**INSTRUCTIONS TO FOLLOW:**
Reproduce the full listing that appears beneath this instruction exactly.

**DATASET CONTENT:**
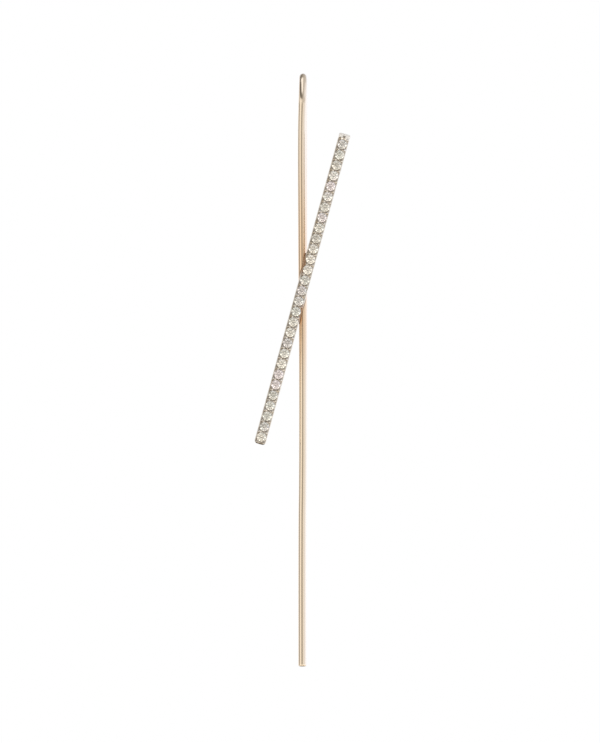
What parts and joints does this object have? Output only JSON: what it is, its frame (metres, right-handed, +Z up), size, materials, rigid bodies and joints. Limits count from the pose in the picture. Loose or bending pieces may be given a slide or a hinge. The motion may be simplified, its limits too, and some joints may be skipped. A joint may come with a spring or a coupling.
{
  "type": "needle earring",
  "caption": "Drop earring: a long straight gold needle bent over into an ear hook, with a slim leaning bar of round brilliants soldered across its front.",
  "frame": {"origin": "the inside of the hook's bend at its crest, where the earring hangs in the ear", "axes": "+Z up along the needle, -Y the front where the stones face, +X to the right as seen from the front"},
  "size_m": [0.0106, 0.0082, 0.0659],
  "materials": {
    "rose_gold": "mirror polish",
    "white_rhodium": "bright-cut and plated, on the stone face",
    "diamond": "brilliant cut, polished facets"
  },
  "bodies": {
    "root": {"earring_metal": "rose_gold", "stone_01": "diamond", "stone_02": "diamond", "stone_03": "diamond", "stone_04": "diamond", "stone_05": "diamond", "stone_06": "diamond", "stone_07": "diamond", "stone_08": "diamond", "stone_09": "diamond", "stone_10": "diamond", "stone_11": "diamond", "stone_12": "diamond", "stone_13": "diamond", "stone_14": "diamond", "stone_15": "diamond", "stone_16": "diamond", "stone_17": "diamond", "stone_18": "diamond", "stone_19": "diamond", "stone_20": "diamond", "stone_21": "diamond", "stone_22": "diamond", "stone_23": "diamond", "stone_24": "diamond", "stone_25": "diamond", "stone_26": "diamond", "stone_27": "diamond", "stone_28": "diamond", "stone_29": "diamond"}
  },
  "joints": []
}
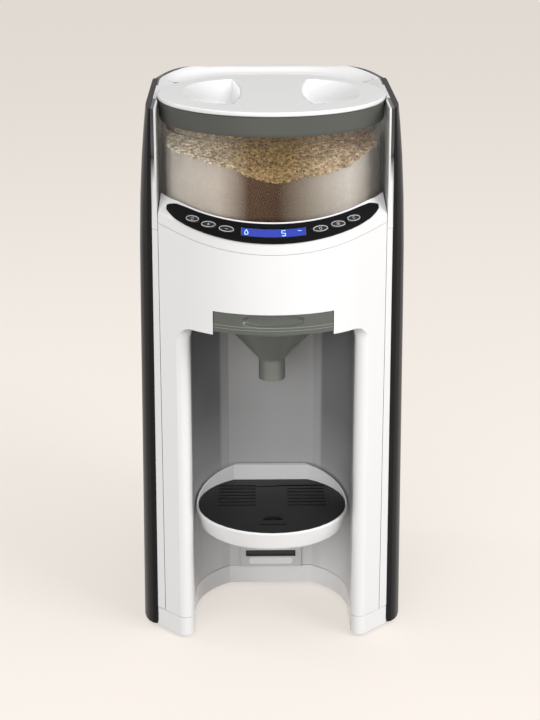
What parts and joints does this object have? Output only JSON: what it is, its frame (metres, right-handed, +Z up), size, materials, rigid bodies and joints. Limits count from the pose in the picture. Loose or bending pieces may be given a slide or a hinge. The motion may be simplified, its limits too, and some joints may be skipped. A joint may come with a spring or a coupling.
{
  "type": "baby formula maker",
  "caption": "Countertop baby formula maker with a clear powder hopper, sloping console, smoked funnel, bottle bay with a slotted drip tray, and a water tank at the rear.",
  "frame": {"origin": "on the table, under the middle of the outline", "axes": "+Z up, the front faces -Y, +X is to the right as seen from the front"},
  "size_m": [0.19, 0.2402, 0.3881],
  "materials": {
    "white_plastic": "glossy",
    "black_gloss": "glossy",
    "ring_grey": "satin",
    "liner_grey": "satin",
    "clear_plastic": "clear",
    "smoke_plastic": "smoked clear",
    "grille_black": "matte",
    "display_blue": "glossy",
    "button_black": "satin",
    "rubber": "matte",
    "steel": "brushed",
    "board_green": "satin",
    "nylon": "satin",
    "silicone": "satin"
  },
  "bodies": {
    "machine": {"base_plate": "white_plastic", "foot_front_left": "rubber", "foot_front_right": "rubber", "foot_rear_left": "rubber", "foot_rear_right": "rubber", "main_housing": "white_plastic", "hopper_surround": "white_plastic", "front_cover": "white_plastic", "control_collar": "white_plastic", "panel_overlay": "black_gloss", "display_window": "display_blue", "bay_liner": "liner_grey", "tray_rail": "white_plastic", "side_casing_right": "black_gloss", "side_casing_left": "black_gloss", "rear_casing": "black_gloss", "tank_seat": "nylon", "shaft_seal": "rubber", "gear_carrier": "ring_grey", "drive_motor": "steel", "dosing_chute": "nylon", "water_heater": "steel", "water_pump": "ring_grey", "inlet_hose": "silicone", "heater_hose": "silicone", "water_nozzle": "nylon", "outlet_hose": "silicone", "main_board": "board_green", "display_board": "board_green", "power_inlet": "rubber"},
    "hopper_body": {"hopper": "clear_plastic"},
    "ring_body": {"lid_ring": "ring_grey", "lid_seal": "silicone"},
    "lid_body": {"hopper_lid": "white_plastic"},
    "stirring_body": {"stirrer": "nylon", "dosing_wheel": "nylon"},
    "drive_body": {"drive_gear": "nylon", "drive_shaft": "steel"},
    "pinion_body": {"motor_pinion": "nylon"},
    "funnel_body": {"funnel": "smoke_plastic", "funnel_cover": "smoke_plastic"},
    "tray": {"tray_body": "white_plastic"},
    "grille": {"tray_grille": "grille_black"},
    "tank": {"water_tank": "smoke_plastic", "tank_valve": "nylon", "hinge_pin": "steel"},
    "tank_cover": {"tank_lid": "white_plastic"},
    "key_1": {"button_1": "button_black"},
    "key_2": {"button_2": "button_black"},
    "key_3": {"button_3": "button_black"},
    "key_4": {"button_4": "button_black"},
    "key_5": {"button_5": "button_black"},
    "key_6": {"button_6": "button_black"}
  },
  "joints": [
    {"name": "hopper_lift", "type": "slide", "parent": "machine", "child": "hopper_body", "axis": [0, 0, 1], "range_m": [0, 0.09]},
    {"name": "ring_lift", "type": "slide", "parent": "hopper_body", "child": "ring_body", "axis": [0, 0, 1], "range_m": [0, 0.05]},
    {"name": "lid_turn", "type": "hinge", "parent": "ring_body", "child": "lid_body", "pos_m": [0, -0.0275, 0.3848], "axis": [0, 0, 1], "range_deg": [0, 35]},
    {"name": "drive_turn", "type": "hinge", "parent": "machine", "child": "drive_body", "pos_m": [0, -0.0275, 0.2813], "axis": [0, 0, 1], "continuous": true},
    {"name": "stirrer_turn", "type": "hinge", "parent": "hopper_body", "child": "stirring_body", "pos_m": [0, -0.0275, 0.3118], "axis": [0, 0, 1], "continuous": true},
    {"name": "pinion_turn", "type": "hinge", "parent": "machine", "child": "pinion_body", "pos_m": [0, -0.0011, 0.2813], "axis": [0, 0, 1], "continuous": true},
    {"name": "funnel_slide", "type": "slide", "parent": "machine", "child": "funnel_body", "axis": [0, -1, 0], "range_m": [0, 0.12]},
    {"name": "tray_height", "type": "slide", "parent": "machine", "child": "tray", "axis": [0, 0, 1], "range_m": [-0.05, 0]},
    {"name": "grille_lift", "type": "slide", "parent": "tray", "child": "grille", "axis": [0, 0, 1], "range_m": [0, 0.03]},
    {"name": "tank_lift", "type": "slide", "parent": "machine", "child": "tank", "axis": [0, 0, 1], "range_m": [0, 0.06]},
    {"name": "tank_lid_swing", "type": "hinge", "parent": "tank", "child": "tank_cover", "pos_m": [0, 0.1153, 0.3812], "axis": [-1, 0, 0], "range_deg": [0, 95]},
    {"name": "key_1_press", "type": "slide", "parent": "machine", "child": "key_1", "axis": [0.4013, 0.5735, -0.7142], "range_m": [0, 0.0008], "stiffness_N_per_m": 400, "springref_m": -0.0005},
    {"name": "key_2_press", "type": "slide", "parent": "machine", "child": "key_2", "axis": [0.3216, 0.6234, -0.7127], "range_m": [0, 0.0008], "stiffness_N_per_m": 400, "springref_m": -0.0005},
    {"name": "key_3_press", "type": "slide", "parent": "machine", "child": "key_3", "axis": [0.2333, 0.6658, -0.7087], "range_m": [0, 0.0008], "stiffness_N_per_m": 400, "springref_m": -0.0005},
    {"name": "key_4_press", "type": "slide", "parent": "machine", "child": "key_4", "axis": [-0.2333, 0.6658, -0.7087], "range_m": [0, 0.0008], "stiffness_N_per_m": 400, "springref_m": -0.0005},
    {"name": "key_5_press", "type": "slide", "parent": "machine", "child": "key_5", "axis": [-0.3216, 0.6234, -0.7127], "range_m": [0, 0.0008], "stiffness_N_per_m": 400, "springref_m": -0.0005},
    {"name": "key_6_press", "type": "slide", "parent": "machine", "child": "key_6", "axis": [-0.4013, 0.5735, -0.7142], "range_m": [0, 0.0008], "stiffness_N_per_m": 400, "springref_m": -0.0005}
  ],
  "couplings": [
    {"joint": "stirrer_turn", "follows": "drive_turn", "ratio": 1},
    {"joint": "pinion_turn", "follows": "drive_turn", "ratio": -2.6667}
  ]
}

**WRITTEN SOLUTION:**
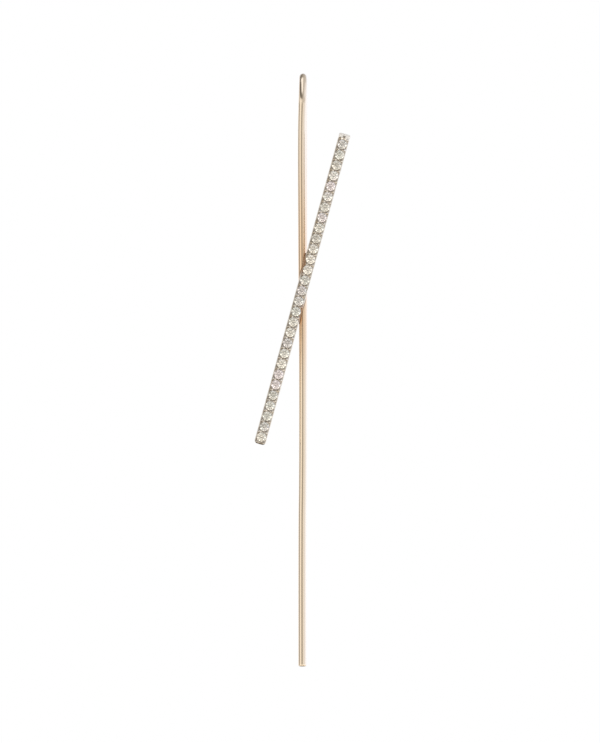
What parts and joints does this object have? Output only JSON: what it is, its frame (metres, right-handed, +Z up), size, materials, rigid bodies and joints. Limits count from the pose in the picture. Loose or bending pieces may be given a slide or a hinge. The motion may be simplified, its limits too, and some joints may be skipped. A joint may come with a spring or a coupling.
{
  "type": "needle earring",
  "caption": "Drop earring: a long straight gold needle bent over into an ear hook, with a slim leaning bar of round brilliants soldered across its front.",
  "frame": {"origin": "the inside of the hook's bend at its crest, where the earring hangs in the ear", "axes": "+Z up along the needle, -Y the front where the stones face, +X to the right as seen from the front"},
  "size_m": [0.0106, 0.0082, 0.0659],
  "materials": {
    "rose_gold": "mirror polish",
    "white_rhodium": "bright-cut and plated, on the stone face",
    "diamond": "brilliant cut, polished facets"
  },
  "bodies": {
    "root": {"earring_metal": "rose_gold", "stone_01": "diamond", "stone_02": "diamond", "stone_03": "diamond", "stone_04": "diamond", "stone_05": "diamond", "stone_06": "diamond", "stone_07": "diamond", "stone_08": "diamond", "stone_09": "diamond", "stone_10": "diamond", "stone_11": "diamond", "stone_12": "diamond", "stone_13": "diamond", "stone_14": "diamond", "stone_15": "diamond", "stone_16": "diamond", "stone_17": "diamond", "stone_18": "diamond", "stone_19": "diamond", "stone_20": "diamond", "stone_21": "diamond", "stone_22": "diamond", "stone_23": "diamond", "stone_24": "diamond", "stone_25": "diamond", "stone_26": "diamond", "stone_27": "diamond", "stone_28": "diamond", "stone_29": "diamond"}
  },
  "joints": []
}
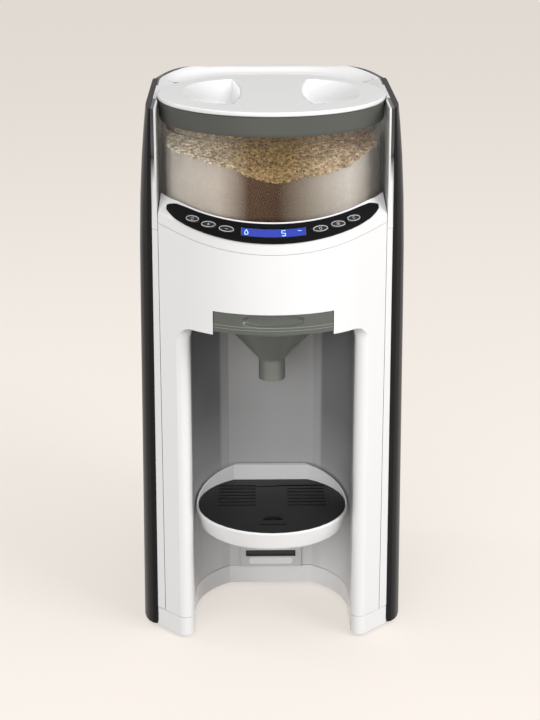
What parts and joints does this object have? Output only JSON: what it is, its frame (metres, right-handed, +Z up), size, materials, rigid bodies and joints. Limits count from the pose in the picture. Loose or bending pieces may be given a slide or a hinge. The motion may be simplified, its limits too, and some joints may be skipped. A joint may come with a spring or a coupling.
{
  "type": "baby formula maker",
  "caption": "Countertop baby formula maker with a clear powder hopper, sloping console, smoked funnel, bottle bay with a slotted drip tray, and a water tank at the rear.",
  "frame": {"origin": "on the table, under the middle of the outline", "axes": "+Z up, the front faces -Y, +X is to the right as seen from the front"},
  "size_m": [0.19, 0.2402, 0.3881],
  "materials": {
    "white_plastic": "glossy",
    "black_gloss": "glossy",
    "ring_grey": "satin",
    "liner_grey": "satin",
    "clear_plastic": "clear",
    "smoke_plastic": "smoked clear",
    "grille_black": "matte",
    "display_blue": "glossy",
    "button_black": "satin",
    "rubber": "matte",
    "steel": "brushed",
    "board_green": "satin",
    "nylon": "satin",
    "silicone": "satin"
  },
  "bodies": {
    "machine": {"base_plate": "white_plastic", "foot_front_left": "rubber", "foot_front_right": "rubber", "foot_rear_left": "rubber", "foot_rear_right": "rubber", "main_housing": "white_plastic", "hopper_surround": "white_plastic", "front_cover": "white_plastic", "control_collar": "white_plastic", "panel_overlay": "black_gloss", "display_window": "display_blue", "bay_liner": "liner_grey", "tray_rail": "white_plastic", "side_casing_right": "black_gloss", "side_casing_left": "black_gloss", "rear_casing": "black_gloss", "tank_seat": "nylon", "shaft_seal": "rubber", "gear_carrier": "ring_grey", "drive_motor": "steel", "dosing_chute": "nylon", "water_heater": "steel", "water_pump": "ring_grey", "inlet_hose": "silicone", "heater_hose": "silicone", "water_nozzle": "nylon", "outlet_hose": "silicone", "main_board": "board_green", "display_board": "board_green", "power_inlet": "rubber"},
    "hopper_body": {"hopper": "clear_plastic"},
    "ring_body": {"lid_ring": "ring_grey", "lid_seal": "silicone"},
    "lid_body": {"hopper_lid": "white_plastic"},
    "stirring_body": {"stirrer": "nylon", "dosing_wheel": "nylon"},
    "drive_body": {"drive_gear": "nylon", "drive_shaft": "steel"},
    "pinion_body": {"motor_pinion": "nylon"},
    "funnel_body": {"funnel": "smoke_plastic", "funnel_cover": "smoke_plastic"},
    "tray": {"tray_body": "white_plastic"},
    "grille": {"tray_grille": "grille_black"},
    "tank": {"water_tank": "smoke_plastic", "tank_valve": "nylon", "hinge_pin": "steel"},
    "tank_cover": {"tank_lid": "white_plastic"},
    "key_1": {"button_1": "button_black"},
    "key_2": {"button_2": "button_black"},
    "key_3": {"button_3": "button_black"},
    "key_4": {"button_4": "button_black"},
    "key_5": {"button_5": "button_black"},
    "key_6": {"button_6": "button_black"}
  },
  "joints": [
    {"name": "hopper_lift", "type": "slide", "parent": "machine", "child": "hopper_body", "axis": [0, 0, 1], "range_m": [0, 0.09]},
    {"name": "ring_lift", "type": "slide", "parent": "hopper_body", "child": "ring_body", "axis": [0, 0, 1], "range_m": [0, 0.05]},
    {"name": "lid_turn", "type": "hinge", "parent": "ring_body", "child": "lid_body", "pos_m": [0, -0.0275, 0.3848], "axis": [0, 0, 1], "range_deg": [0, 35]},
    {"name": "drive_turn", "type": "hinge", "parent": "machine", "child": "drive_body", "pos_m": [0, -0.0275, 0.2813], "axis": [0, 0, 1], "continuous": true},
    {"name": "stirrer_turn", "type": "hinge", "parent": "hopper_body", "child": "stirring_body", "pos_m": [0, -0.0275, 0.3118], "axis": [0, 0, 1], "continuous": true},
    {"name": "pinion_turn", "type": "hinge", "parent": "machine", "child": "pinion_body", "pos_m": [0, -0.0011, 0.2813], "axis": [0, 0, 1], "continuous": true},
    {"name": "funnel_slide", "type": "slide", "parent": "machine", "child": "funnel_body", "axis": [0, -1, 0], "range_m": [0, 0.12]},
    {"name": "tray_height", "type": "slide", "parent": "machine", "child": "tray", "axis": [0, 0, 1], "range_m": [-0.05, 0]},
    {"name": "grille_lift", "type": "slide", "parent": "tray", "child": "grille", "axis": [0, 0, 1], "range_m": [0, 0.03]},
    {"name": "tank_lift", "type": "slide", "parent": "machine", "child": "tank", "axis": [0, 0, 1], "range_m": [0, 0.06]},
    {"name": "tank_lid_swing", "type": "hinge", "parent": "tank", "child": "tank_cover", "pos_m": [0, 0.1153, 0.3812], "axis": [-1, 0, 0], "range_deg": [0, 95]},
    {"name": "key_1_press", "type": "slide", "parent": "machine", "child": "key_1", "axis": [0.4013, 0.5735, -0.7142], "range_m": [0, 0.0008], "stiffness_N_per_m": 400, "springref_m": -0.0005},
    {"name": "key_2_press", "type": "slide", "parent": "machine", "child": "key_2", "axis": [0.3216, 0.6234, -0.7127], "range_m": [0, 0.0008], "stiffness_N_per_m": 400, "springref_m": -0.0005},
    {"name": "key_3_press", "type": "slide", "parent": "machine", "child": "key_3", "axis": [0.2333, 0.6658, -0.7087], "range_m": [0, 0.0008], "stiffness_N_per_m": 400, "springref_m": -0.0005},
    {"name": "key_4_press", "type": "slide", "parent": "machine", "child": "key_4", "axis": [-0.2333, 0.6658, -0.7087], "range_m": [0, 0.0008], "stiffness_N_per_m": 400, "springref_m": -0.0005},
    {"name": "key_5_press", "type": "slide", "parent": "machine", "child": "key_5", "axis": [-0.3216, 0.6234, -0.7127], "range_m": [0, 0.0008], "stiffness_N_per_m": 400, "springref_m": -0.0005},
    {"name": "key_6_press", "type": "slide", "parent": "machine", "child": "key_6", "axis": [-0.4013, 0.5735, -0.7142], "range_m": [0, 0.0008], "stiffness_N_per_m": 400, "springref_m": -0.0005}
  ],
  "couplings": [
    {"joint": "stirrer_turn", "follows": "drive_turn", "ratio": 1},
    {"joint": "pinion_turn", "follows": "drive_turn", "ratio": -2.6667}
  ]
}